Hi Shimoda-san,
On Wed, Aug 28, 2019 at 1:15 PM Yoshihiro Shimoda
<[email protected]> wrote:
> The commit 20c169aceb45 ("dmaengine: rcar-dmac: clear pertinence
> number of channels") always set the DMACHCLR bit 0 to 1, but if
> iommu is mapped to the device, this driver doesn't need to clear it.
> So, this patch takes care of it by using "channels_mask" bitfield.
Thanks for your patch!
> Note that, this patch doesn't have a "Fixes:" tag because the driver
> doesn't manage the channel 0 anyway so that the behavior of
> the channel is not changed.
This patch does fix a bug, as GENMASK(dmac->n_channels - 1, 0) doesn't
take into account channels_offset. Hence it not only clears channel 0,
as you mentioned, but also forgets to clear the last channel, which
is a real bug.
So I think this does warrant a
Fixes: 20c169aceb459575 ("dmaengine: rcar-dmac: clear pertinence
number of channels")
Or perhaps the actual bug should be fixed first in a separate patch?

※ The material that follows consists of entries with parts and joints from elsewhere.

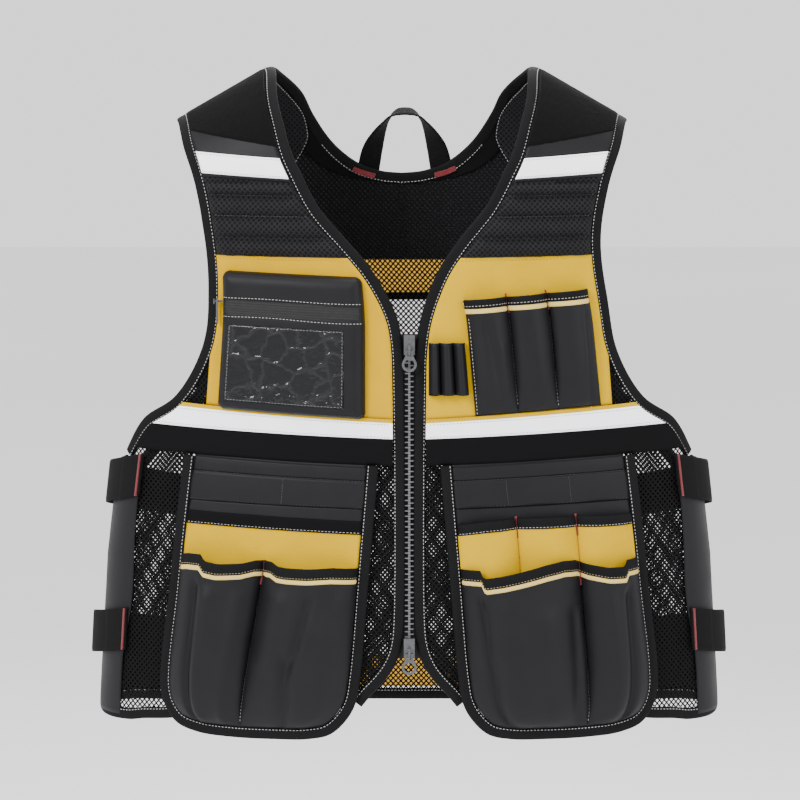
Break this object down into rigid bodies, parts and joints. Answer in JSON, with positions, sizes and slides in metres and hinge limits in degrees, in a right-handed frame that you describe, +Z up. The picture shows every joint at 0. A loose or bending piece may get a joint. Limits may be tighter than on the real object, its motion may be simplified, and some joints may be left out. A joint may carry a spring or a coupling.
{
  "type": "utility work vest",
  "caption": "Mesh utility work vest with padded shoulders, reflective strips, a clear badge window, zipped front, tool pockets, side straps and a grab loop.",
  "frame": {"origin": "on the vest's middle plane between the shoulders, about level with the shoulder ridges, where the wearer's shoulders carry it", "axes": "+Z up, front (zip side) towards -Y, +X to the wearer's left"},
  "size_m": [0.6298, 0.2586, 0.6533],
  "materials": {
    "mesh_net": "open warp-knit net, matt",
    "nylon": "smooth woven nylon, soft sheen",
    "band": "dense webbing, matt",
    "binding": "ribbed grosgrain, matt",
    "hook_loop": "fuzzy hook-and-loop, matt",
    "yellow_cloth": "plain woven, matt",
    "reflective": "silvery reflective tape, satin",
    "clear_film": "clear soft film, glossy",
    "metal": "dark zinc, satin",
    "zip_teeth": "moulded teeth, satin",
    "zip_cloth": "woven zip tape, matt"
  },
  "bodies": {
    "vest": {"front_panel_left": "mesh_net", "shoulder_pad_left": "mesh_net", "hook_patch_left": "hook_loop", "shoulder_reflector_left": "reflective", "yellow_panel_left": "yellow_cloth", "waist_band_left": "band", "waist_reflector_left": "reflective", "front_panel_right": "mesh_net", "shoulder_pad_right": "mesh_net", "hook_patch_right": "hook_loop", "shoulder_reflector_right": "reflective", "yellow_panel_right": "yellow_cloth", "waist_band_right": "band", "waist_reflector_right": "reflective", "back_panel": "mesh_net", "back_yellow_band": "yellow_cloth", "back_hem_band": "yellow_cloth", "front_edge_binding_left": "binding", "armhole_binding_left": "binding", "hem_binding_left": "binding", "tool_panel_binding_left": "binding", "front_edge_binding_right": "binding", "armhole_binding_right": "binding", "hem_binding_right": "binding", "tool_panel_binding_right": "binding", "neck_binding": "binding", "back_hem_binding": "binding", "side_strip_left": "band", "side_strip_right": "band", "tool_panel_left": "nylon", "tool_bands_left": "band", "lower_pocket_left": "nylon", "lower_pocket_binding_left": "binding", "tool_panel_right": "nylon", "tool_bands_right": "band", "lower_pocket_right": "nylon", "lower_pocket_binding_right": "binding", "yellow_facing_left": "yellow_cloth", "upper_pocket_right": "yellow_cloth", "upper_pocket_binding_right": "binding", "pen_pocket": "nylon", "pen_pocket_binding": "binding", "pen_loops": "nylon", "chest_pocket": "nylon", "chest_zip": "zip_teeth", "id_window": "clear_film", "zip_tape": "zip_cloth", "zip_chain": "zip_teeth", "top_slider": "metal", "bottom_slider": "metal", "chest_zip_slider": "metal", "upper_strap_left": "band", "lower_strap_left": "band", "upper_strap_right": "band", "lower_strap_right": "band", "grab_loop": "band"},
    "top_pull": {"top_pull": "metal"},
    "bottom_pull": {"bottom_pull": "metal"},
    "chest_zip_pull": {"chest_zip_pull": "metal"}
  },
  "joints": [
    {"name": "top_pull_hinge", "type": "hinge", "parent": "vest", "child": "top_pull", "pos_m": [0, -0.11673, -0.26671], "axis": [-1, 0, 0], "range_deg": [0, 125]},
    {"name": "bottom_pull_hinge", "type": "hinge", "parent": "vest", "child": "bottom_pull", "pos_m": [0, -0.12513, -0.55986], "axis": [-1, 0, 0], "range_deg": [0, 125]},
    {"name": "chest_zip_pull_hinge", "type": "hinge", "parent": "vest", "child": "chest_zip_pull", "pos_m": [-0.18475, -0.08536, -0.22183], "axis": [-1, 0, 0], "range_deg": [0, 90]}
  ]
}
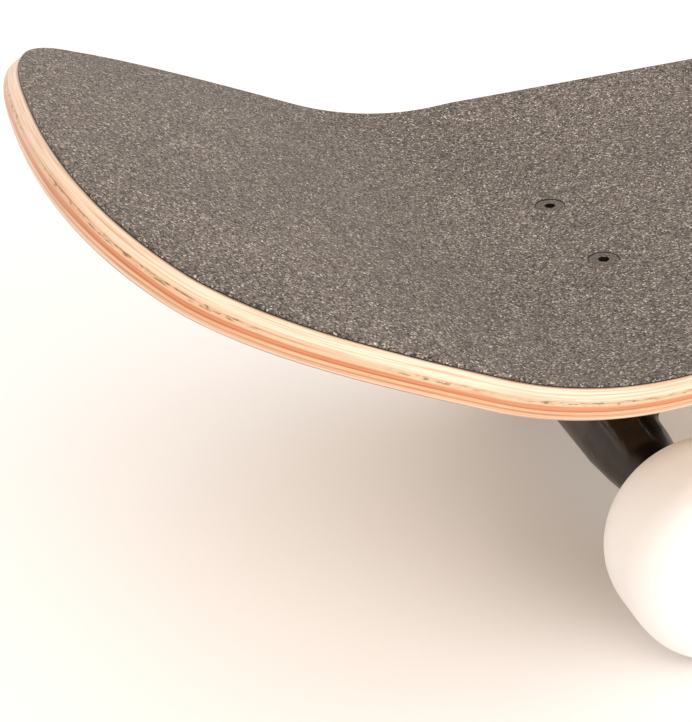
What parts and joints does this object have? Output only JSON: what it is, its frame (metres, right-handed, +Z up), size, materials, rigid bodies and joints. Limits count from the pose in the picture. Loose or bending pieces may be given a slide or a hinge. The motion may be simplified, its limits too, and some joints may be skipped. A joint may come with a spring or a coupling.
{
  "type": "skateboard",
  "caption": "Street skateboard with a kicked tail and nose, concave plywood deck under grit tape, steering trucks on rubber bushings and rolling urethane wheels.",
  "frame": {"origin": "middle of the overall box, on the floor the wheels stand on", "axes": "+X along the board from the kicktail to the nose, +Y across to the rider's left when facing the nose, +Z up from the floor"},
  "size_m": [0.7928, 0.209, 0.165],
  "materials": {
    "maple_deck": "seven-ply maple, clear lacquered, edge plies showing",
    "grip_tape": "black abrasive grit sheet, coarse and faintly sparkling",
    "black_bolt": "black oxide steel screws",
    "zinc_steel": "zinc plated steel nuts, washers, kingpin and axle",
    "truck_black": "cast aluminium, glossy black enamel",
    "pivot_urethane": "hard black urethane cup",
    "bushing_urethane": "translucent off-white urethane",
    "wheel_urethane": "off-white cast urethane, satin",
    "bearing_steel": "polished bearing steel with pressed shields"
  },
  "bodies": {
    "board": {"deck": "maple_deck", "grip_tape": "grip_tape", "mounting_bolt_tail_1": "black_bolt", "lock_nut_tail_1": "zinc_steel", "mounting_bolt_tail_2": "black_bolt", "lock_nut_tail_2": "zinc_steel", "mounting_bolt_tail_3": "black_bolt", "lock_nut_tail_3": "zinc_steel", "mounting_bolt_tail_4": "black_bolt", "lock_nut_tail_4": "zinc_steel", "mounting_bolt_nose_1": "black_bolt", "lock_nut_nose_1": "zinc_steel", "mounting_bolt_nose_2": "black_bolt", "lock_nut_nose_2": "zinc_steel", "mounting_bolt_nose_3": "black_bolt", "lock_nut_nose_3": "zinc_steel", "mounting_bolt_nose_4": "black_bolt", "lock_nut_nose_4": "zinc_steel", "baseplate_tail": "truck_black", "pivot_cup_tail": "pivot_urethane", "kingpin_tail": "zinc_steel", "kingpin_nut_tail": "zinc_steel", "board_washer_tail": "zinc_steel", "road_washer_tail": "zinc_steel", "board_bushing_tail": "bushing_urethane", "road_bushing_tail": "bushing_urethane", "baseplate_nose": "truck_black", "pivot_cup_nose": "pivot_urethane", "kingpin_nose": "zinc_steel", "kingpin_nut_nose": "zinc_steel", "board_washer_nose": "zinc_steel", "road_washer_nose": "zinc_steel", "board_bushing_nose": "bushing_urethane", "road_bushing_nose": "bushing_urethane"},
    "hanger_tail": {"hanger_tail": "truck_black", "axle_tail": "zinc_steel", "axle_nut_right_tail": "zinc_steel", "bearing_spacer_right_tail": "zinc_steel", "axle_nut_left_tail": "zinc_steel", "bearing_spacer_left_tail": "zinc_steel"},
    "wheel_right_tail": {"wheel_right_tail": "wheel_urethane", "bearing_inner_right_tail": "bearing_steel", "bearing_outer_right_tail": "bearing_steel"},
    "wheel_left_tail": {"wheel_left_tail": "wheel_urethane", "bearing_inner_left_tail": "bearing_steel", "bearing_outer_left_tail": "bearing_steel"},
    "hanger_nose": {"hanger_nose": "truck_black", "axle_nose": "zinc_steel", "axle_nut_right_nose": "zinc_steel", "bearing_spacer_right_nose": "zinc_steel", "axle_nut_left_nose": "zinc_steel", "bearing_spacer_left_nose": "zinc_steel"},
    "wheel_right_nose": {"wheel_right_nose": "wheel_urethane", "bearing_inner_right_nose": "bearing_steel", "bearing_outer_right_nose": "bearing_steel"},
    "wheel_left_nose": {"wheel_left_nose": "wheel_urethane", "bearing_inner_left_nose": "bearing_steel", "bearing_outer_left_nose": "bearing_steel"}
  },
  "joints": [
    {"name": "steer_tail", "type": "hinge", "parent": "board", "child": "hanger_tail", "pos_m": [-0.20215, 0, 0.05], "axis": [-0.93, 0, 0.3677], "range_deg": [-15, 15], "stiffness_Nm_per_rad": 60, "deforming": ["board_bushing_tail", "road_bushing_tail"]},
    {"name": "spin_right_tail", "type": "hinge", "parent": "hanger_tail", "child": "wheel_right_tail", "pos_m": [-0.23115, -0.083, 0.03], "axis": [0, 1, 0], "continuous": true},
    {"name": "spin_left_tail", "type": "hinge", "parent": "hanger_tail", "child": "wheel_left_tail", "pos_m": [-0.23115, 0.083, 0.03], "axis": [0, 1, 0], "continuous": true},
    {"name": "steer_nose", "type": "hinge", "parent": "board", "child": "hanger_nose", "pos_m": [0.19783, 0, 0.05], "axis": [0.93, 0, 0.3677], "range_deg": [-15, 15], "stiffness_Nm_per_rad": 60, "deforming": ["board_bushing_nose", "road_bushing_nose"]},
    {"name": "spin_right_nose", "type": "hinge", "parent": "hanger_nose", "child": "wheel_right_nose", "pos_m": [0.22683, -0.083, 0.03], "axis": [0, 1, 0], "continuous": true},
    {"name": "spin_left_nose", "type": "hinge", "parent": "hanger_nose", "child": "wheel_left_nose", "pos_m": [0.22683, 0.083, 0.03], "axis": [0, 1, 0], "continuous": true}
  ]
}
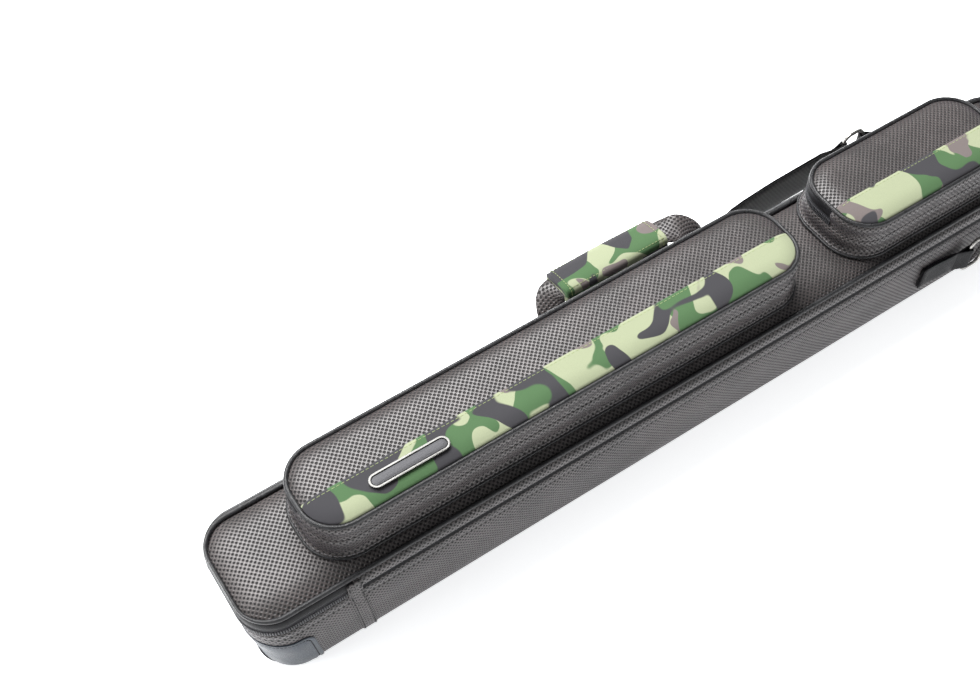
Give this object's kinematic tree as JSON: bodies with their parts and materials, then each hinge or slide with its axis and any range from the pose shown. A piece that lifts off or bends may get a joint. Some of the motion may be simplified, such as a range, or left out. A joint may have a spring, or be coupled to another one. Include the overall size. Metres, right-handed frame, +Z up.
{
  "type": "cue case",
  "caption": "Long soft-sided billiard cue case lying on its back, with a zipped front lid carrying two zipped pockets, a padded side handle, carry strap and strap rings.",
  "frame": {"origin": "centre of the flat back, on the surface the case lies on", "axes": "+X along the case towards the short pocket, +Y towards the carrying handle, +Z up out of the front lid and its pockets"},
  "size_m": [0.8646, 0.1802, 0.1539],
  "materials": {
    "perforated_leather": "satin",
    "smooth_leather": "satin",
    "piping": "satin",
    "zip_tape": "matte",
    "zip_teeth": "satin",
    "camouflage_cloth": "matte",
    "stiff_board": "matte",
    "plush_lining": "matte",
    "strap": "satin",
    "nickel": "polished"
  },
  "bodies": {
    "case_back": {"back_panel": "perforated_leather", "back_shell": "stiff_board", "side_wall": "perforated_leather", "cue_tray": "plush_lining", "back_zip_tape": "zip_tape", "back_zip_teeth": "zip_teeth", "back_hinge_strip": "perforated_leather", "corner_near_left": "smooth_leather", "corner_near_right": "smooth_leather", "corner_far_left": "smooth_leather", "corner_far_right": "smooth_leather", "zip_end_tab_left": "perforated_leather", "zip_end_tab_right": "perforated_leather", "handle_anchor_left": "perforated_leather", "handle_anchor_right": "perforated_leather", "near_ring_tab": "smooth_leather", "far_ring_tab": "smooth_leather", "far_ring": "nickel", "carry_strap": "strap"},
    "front_lid": {"lid_shell": "stiff_board", "lid_pad": "plush_lining", "front_panel": "perforated_leather", "front_piping": "piping", "lid_band": "smooth_leather", "lid_zip_tape": "zip_tape", "lid_zip_teeth": "zip_teeth", "lid_hinge_strip": "perforated_leather", "long_pocket_wall": "perforated_leather", "long_pocket_base_welt": "piping", "long_pocket_zip_tape": "zip_tape", "long_pocket_zip_teeth": "zip_teeth", "short_pocket_wall": "perforated_leather", "short_pocket_base_welt": "piping", "short_pocket_zip_tape": "zip_tape", "short_pocket_zip_teeth": "zip_teeth"},
    "long_pocket_lid": {"long_pocket_panel": "perforated_leather", "long_pocket_camo_strip": "camouflage_cloth", "long_pocket_piping": "piping", "long_pocket_lid_band": "smooth_leather", "long_pocket_lid_tape": "zip_tape", "long_pocket_lid_teeth": "zip_teeth", "badge": "nickel"},
    "short_pocket_lid": {"short_pocket_panel": "perforated_leather", "short_pocket_camo_strip": "camouflage_cloth", "short_pocket_piping": "piping", "short_pocket_lid_band": "smooth_leather", "short_pocket_lid_tape": "zip_tape", "short_pocket_lid_teeth": "zip_teeth"},
    "handle": {"handle_grip": "camouflage_cloth", "handle_strap_left": "perforated_leather", "handle_strap_right": "perforated_leather"},
    "near_ring": {"near_ring": "nickel"},
    "main_slider": {"main_slider": "nickel"},
    "main_pull": {"main_pull": "nickel"},
    "long_pocket_slider": {"long_pocket_slider": "nickel"},
    "long_pocket_pull": {"long_pocket_pull": "nickel"},
    "short_pocket_slider": {"short_pocket_slider": "nickel"},
    "short_pocket_pull": {"short_pocket_pull": "nickel"}
  },
  "joints": [
    {"name": "front_lid_hinge", "type": "hinge", "parent": "case_back", "child": "front_lid", "pos_m": [0, -0.0553, 0.0816], "axis": [1, 0, 0], "range_deg": [0, 120]},
    {"name": "long_pocket_hinge", "type": "hinge", "parent": "front_lid", "child": "long_pocket_lid", "pos_m": [-0.1211, -0.03685, 0.1304], "axis": [1, 0, 0], "range_deg": [0, 100]},
    {"name": "short_pocket_hinge", "type": "hinge", "parent": "front_lid", "child": "short_pocket_lid", "pos_m": [0.2632, -0.0401, 0.1257], "axis": [1, 0, 0], "range_deg": [0, 100]},
    {"name": "handle_swing", "type": "hinge", "parent": "case_back", "child": "handle", "pos_m": [0, 0.068, 0.06], "axis": [1, 0, 0], "range_deg": [-60, 20]},
    {"name": "near_ring_swing", "type": "hinge", "parent": "case_back", "child": "near_ring", "pos_m": [0.306, -0.0625, 0.043], "axis": [0, 0, 1], "range_deg": [-150, 0]},
    {"name": "main_zip", "type": "slide", "parent": "case_back", "child": "main_slider", "axis": [-1, 0, 0], "range_m": [0, 0.776]},
    {"name": "main_pull_swing", "type": "hinge", "parent": "main_slider", "child": "main_pull", "pos_m": [0.3875, 0.0607, 0.0816], "axis": [0, 0, 1], "range_deg": [-170, 0]},
    {"name": "long_pocket_zip", "type": "slide", "parent": "front_lid", "child": "long_pocket_slider", "axis": [-1, 0, 0], "range_m": [0, 0.39]},
    {"name": "long_pocket_pull_swing", "type": "hinge", "parent": "long_pocket_slider", "child": "long_pocket_pull", "pos_m": [0.0756, 0.04765, 0.1304], "axis": [0, 0, 1], "range_deg": [-170, 0]},
    {"name": "short_pocket_zip", "type": "slide", "parent": "front_lid", "child": "short_pocket_slider", "axis": [-1, 0, 0], "range_m": [0, 0.11]},
    {"name": "short_pocket_pull_swing", "type": "hinge", "parent": "short_pocket_slider", "child": "short_pocket_pull", "pos_m": [0.3183, 0.0525, 0.1257], "axis": [0, 0, 1], "range_deg": [-170, 0]}
  ]
}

> Signed-off-by: Yoshihiro Shimoda <[email protected]>
Reviewed-by: Geert Uytterhoeven <[email protected]>
> --- a/drivers/dma/sh/rcar-dmac.c
> +++ b/drivers/dma/sh/rcar-dmac.c
> @@ -446,7 +448,7 @@ static int rcar_dmac_init(struct rcar_dmac *dmac)
> u16 dmaor;
>
> /* Clear all channels and enable the DMAC globally. */
> - rcar_dmac_write(dmac, RCAR_DMACHCLR, GENMASK(dmac->n_channels - 1,
> 0));
> + rcar_dmac_write(dmac, RCAR_DMACHCLR, dmac->channels_mask);
> rcar_dmac_write(dmac, RCAR_DMAOR,
> RCAR_DMAOR_PRI_FIXED | RCAR_DMAOR_DME);
>
> @@ -822,6 +824,9 @@ static void rcar_dmac_stop_all_chan(struct rcar_dmac
> *dmac)
> for (i = 0; i < dmac->n_channels; ++i) {
> struct rcar_dmac_chan *chan = &dmac->channels[i];
>
> + if (!(dmac->channels_mask & BIT(i)))
> + continue;
> +
> /* Stop and reinitialize the channel. */
> spin_lock_irq(&chan->lock);
> rcar_dmac_chan_halt(chan);
> @@ -1801,6 +1806,8 @@ static int rcar_dmac_parse_of(struct device *dev,
> struct rcar_dmac *dmac)
> return -EINVAL;
> }
>
> + dmac->channels_mask = GENMASK(dmac->n_channels - 1, 0);
You're aware dmac->n_channels can be 99, as per the check above, jut out of
context? ;-)
Probably that check should be changed to reject >= 32, as the hardware
and driver don't support more than 32 bits in CHCLR anyway.
> +
> return 0;
> }
>
> @@ -1810,7 +1817,6 @@ static int rcar_dmac_probe(struct platform_device *pdev)
> DMA_SLAVE_BUSWIDTH_2_BYTES | DMA_SLAVE_BUSWIDTH_4_BYTES |
> DMA_SLAVE_BUSWIDTH_8_BYTES | DMA_SLAVE_BUSWIDTH_16_BYTES |
> DMA_SLAVE_BUSWIDTH_32_BYTES | DMA_SLAVE_BUSWIDTH_64_BYTES;
> - unsigned int channels_offset = 0;
> struct dma_device *engine;
> struct rcar_dmac *dmac;
> const struct rcar_dmac_of_data *data;
> @@ -1843,10 +1849,8 @@ static int rcar_dmac_probe(struct platform_device
> *pdev)
> * level we can't disable it selectively, so ignore channel 0 for now
> if
> * the device is part of an IOMMU group.
> */
> - if (device_iommu_mapped(&pdev->dev)) {
> - dmac->n_channels--;
> - channels_offset = 1;
> - }
> + if (device_iommu_mapped(&pdev->dev))
> + dmac->channels_mask &= ~BIT(0);
>
> dmac->channels = devm_kcalloc(&pdev->dev, dmac->n_channels,
> sizeof(*dmac->channels), GFP_KERNEL);
Gr{oetje,eeting}s,
Geert
--
Geert Uytterhoeven -- There's lots of Linux beyond ia32 -- [email protected]
In personal conversations with technical people, I call myself a hacker. But
when I'm talking to journalists I just say "programmer" or something like that.